For a few heartbreakingly-short days, hours it seems, the hills are veiled in gauzy, soft pastels: light yellow, lavender, pink and pale green. This lesser-known foliage season arrives annually right on the heels of mud season and just as female blackflies begin to bite. Perhaps spring foliage could become a New Hampshire tourism season? We might consider giving it a quaint name like “pollen days” or “neck welt time” to make the most of it. It’s traditionally a slow tourism season for turning green to gold… or vice-versa.
“The Ditches of Merrimack County”
Delicate wildflowers and fuzzy fern fiddleheads poke-up through dry mats of autumn leaves pressed paper thin by the weight of a vanished snow pack. Wildflowers bloom early and die-back quickly in full sun beneath leafless hardwoods. The "spring ephemeral" wildflowers are an elegant vernal nutrient dam, locking-up important soil nutrients otherwise washed-away by snowmelt and rain. As flowers die-back, they release nutrients back to trees that will shade the forest floor by next month.
The ditches of Merrimack County are a perfect place to stroll seeking emerging ephemeral wildflowers. I recommend early morning, before clouds of hungry blackflies descend as the day warms. Look along roadside stonewalls and in sandy wet culverts. Get really close to best admire the elegant tiny details of tender new flowers, fern fiddleheads and tender young leaves. The spring-green landscape swells like a symphony with each passing moment.
Common flower species include edible purple and white violets often found on lawns amid dandelions. Carpets of white and pink striped spring beauties are found on richer hardwood sites under white ash and sugar maple. By late May, Canada mayflower starflower, pink lady slippers and blue-bead lilies will bloom under the conifers, growing even in the shade and acidic soils beneath pine, spruce and fir. Stonewalls and field edges host Jack-in-the-pulpits and red trilliums also called “wake Robin.” Red trillium is also known as “stinking Benjamin”- its scent is designed to mimic rotting meat in order to attract specific carrion flies as pollinators. Another frail beauty is “bellwort” or “wild oats” which features hanging pale-yellow blossoms. Bright neon yellow “marsh marigolds” grow in full sun at the edges of wetlands. A rugged, muscular little ephemeral is “coltsfoot” which favors hot, sunny roadside ditches choked with silt and winter road sand. The leaves that emerge later give coltsfoot its common name.

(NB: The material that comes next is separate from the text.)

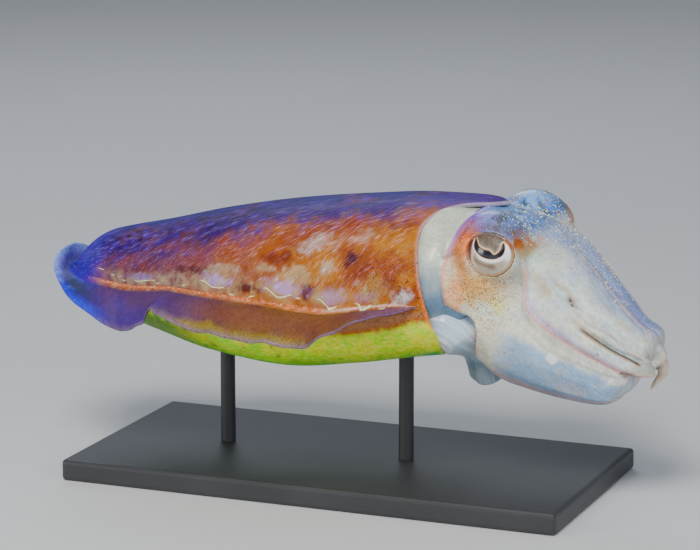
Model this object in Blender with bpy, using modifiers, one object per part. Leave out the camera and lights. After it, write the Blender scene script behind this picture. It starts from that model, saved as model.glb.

Tightly coiled, fuzzy fiddleheads unfurl. Tender green beech, birch, sugar maple and ash leaves and magenta red oak and red maple leaves flutter above the remains of the waxy buds which encased the tender growth since late last summer. Miniature bud scales now litter the forest floor like the fallen leaves will next autumn.
Robert Frost described this season best in his poem “Nothing Gold Can Stay:”
"Nature's first green is gold, Her hardest hue to hold.
Her early leaf's a flower; but only so an hour..."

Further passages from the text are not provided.